The report was led by HMS healthcare policy professor Ronald Kessler and based on a study funded by the Department of Defense (DoD). The results are based on a massive analysis of data collected from the 975,057 U.S. Army soldiers who were on active duty between 2004 and 2009. Using a machine learning model, the researchers were able to look at a large number of possible predictors of violent crime—everything from health to career information—for each soldier, and narrow the pool down to the 5 percent selected as most likely to commit a transgression in the future.
That 5 percent, the researchers found, was responsible for about 36 percent of major violent crimes committed by men during that time period, and roughly 33 percent by women. After re-doing the task for soldiers on active duty between 2011 and 2013, the likeliest 5 percent was found to be responsible for about half of violent crimes during that span.

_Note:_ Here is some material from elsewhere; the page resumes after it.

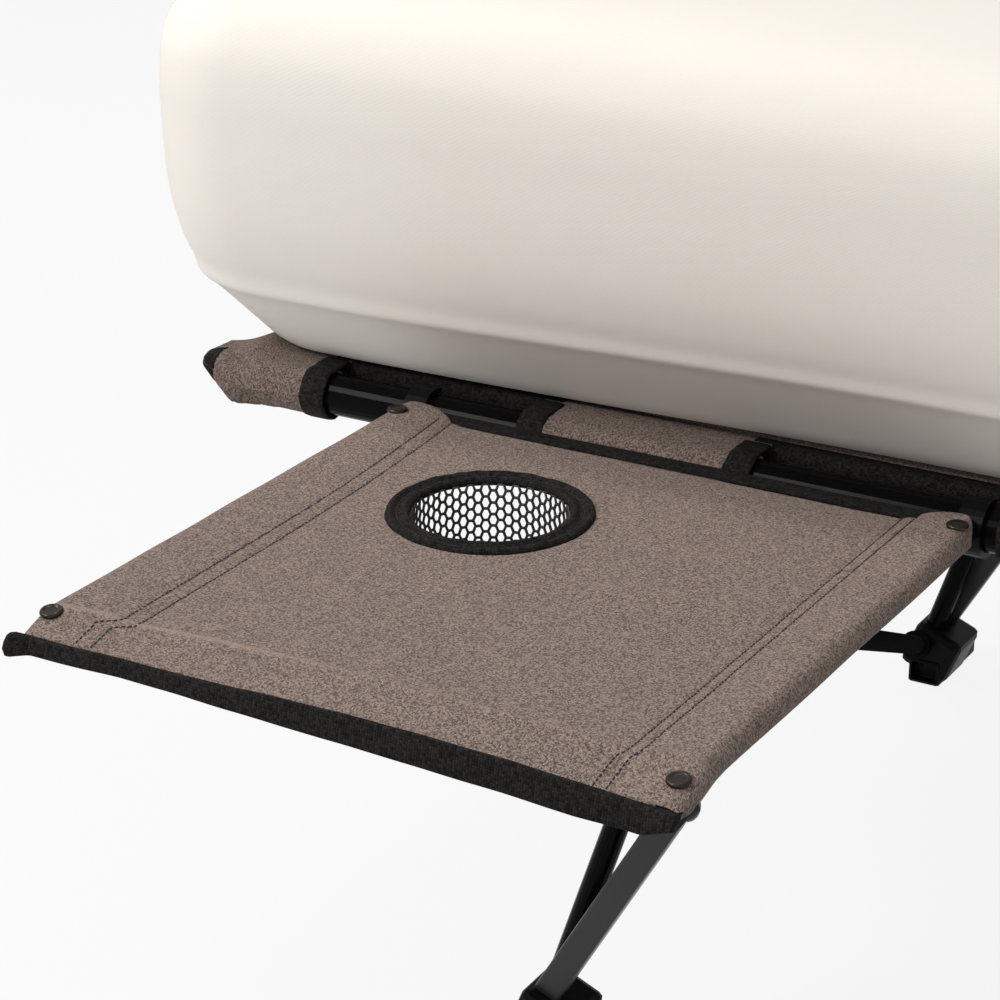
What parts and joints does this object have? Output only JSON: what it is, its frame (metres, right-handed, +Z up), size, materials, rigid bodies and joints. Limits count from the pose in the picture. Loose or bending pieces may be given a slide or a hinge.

In a statement, Kessler said the numbers could lead to a strategy for curtailing violence in the military:
“These numbers are striking. They show us that predictive analytic models can pinpoint the soldiers at highest violence risk for preventive interventions. Targeting such interventions might be the best way to bring down the violent crime rate in the Army.”
Of course, it’s important to note that these numbers do not prove that the soldiers with the highest indication of potential violence will, in fact, commit crimes—or that others outside that group won’t commit crimes. As the researchers say in the statement, further study will be necessary to see just how much of an impact these findings have moving forward.